Teatrzyk Zielony Śledź: Werbunek

Niezależna Gazeta Obywatelska

Teatrzyk Zielony ŚledźZa PRL-u mawiało się, że najpierw odbywają się wybory, a później idzie się już tylko głosować. Wydawać by się mogło, że to sytuacja, w której nie warto się fatygować. Nic bardziej mylnego. Obywatel nie odhaczony na liście wyborczej stawał się podejrzany i słusznie, bo skoro nie poparł jedynego kandydata, jedynej partii, to znaczy się wróg, a wrogowi ani awans, ani paszport się nie należały.

     Tusk przyjął tę samą taktykę przy próbie odwołania HGW ze stanowiska prezydenta Warszawy, tylko odwrócił zasadę. Dał wyraźnie do zrozumienia, że wzięcie udziału w referendum, tj. hak na liście, świadczą dobitnie, że nie popiera się jedynej słusznej sprawy lansowanej przez jedynie słuszną partię. Nie po to zwielokrotnił ilość urzędników pobierających pensje za odsiadkę w biurach, żeby mu ta rzesza nie była wierna.

     Niebawem czeka nas seria wyborów i już niektórzy namawiają do ich bojkotu. To ryzykowny pomysł, żeby nie powiedzieć – po prostu infantylny. Że niby niska frekwencja ma uświadomić rządzącym brak naszego poparcia? Partia rządząca ma to w… głębokim poważaniu. Tylko przy jak najliczniejszej frekwencji mamy szanse wybrać ludzi, od których w przyszłości możemy czegoś wymagać.
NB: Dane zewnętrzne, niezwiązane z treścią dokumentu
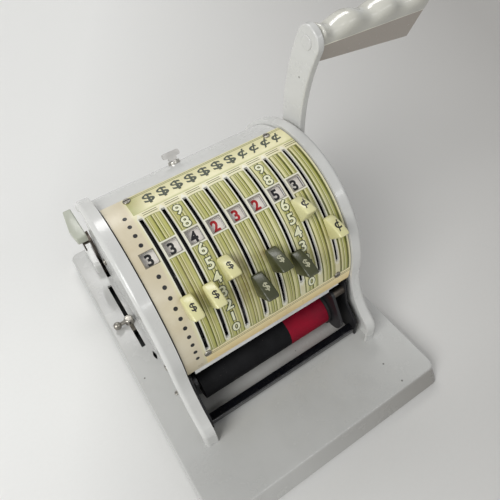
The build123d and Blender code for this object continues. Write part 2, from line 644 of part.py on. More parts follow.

     Kiedy będzie szansa na zmianę ordynacji wyborczej, to ja byłabym za bezwzględnym obowiązkiem brania udziału we wszystkich wyborach pod karą 1000zł. W ten sposób jeśli urny się nie zapełnią, to przynajmniej zapełni się kasa.

     Jeśli już koniecznie musimy mieć tę demokrację, to niech wreszcie będzie obowiązkowa!

     Pozdrawia i do następnej soboty.

     Małgorzata Todd

www.mtodd.pl lub http://sklep.mtodd.pl

Załączniki:

1) Odcinek 50. „Lekcji pokera”.

2) Komentarz do poprzedniego felietonu. (Ad. Ale jaja!)

 

Teatrzyk Zielony Śledź

ma zaszczyt przedstawić sztukę pt.

Werbunek

Występują: Oficer prowadzący i Kandydat.

Oficer – Przypomnij mi z czyjego jesteś polecenia.

Kandydat – Samego towarzysza…

Oficer – Bez nazwisk.

Kandydat – Ksywka: Towarzysz.

Oficer – Aha. No, ale powiedz mi tak sam z siebie dlaczego mielibyśmy umieścić cię na liście płac?

Kandydat – Zwerbowałem pokaźną listę popierających Władimira.

Oficer – Widziałem, ale to sami idioci.

Kandydat – Dlatego nie pretendują do listy płac.

Oficer – Podoba mi się twoja odpowiedź. Jak ich wyłoniłeś?

Kandydat – Głównie dzięki słownictwu.

Oficer – A wiesz, że Putin ostatnio zabronił wyrażania się w miejscach publicznych?

Kandydat – Tu taka ściema nie przejdzie. Od dawna przecież mamy zakaz i nikt go nie przestrzega.

Oficer – A co myślisz o otwarciu przejścia granicznego z obwodem kaliningradzkim?

Kandydat – Konkurencja. Dość mamy nielagałów. No, chyba że chodzi o zasilenie zbrojnego ramienia rewolucji.

Oficer – Maładziec. Jesteś przyjęty.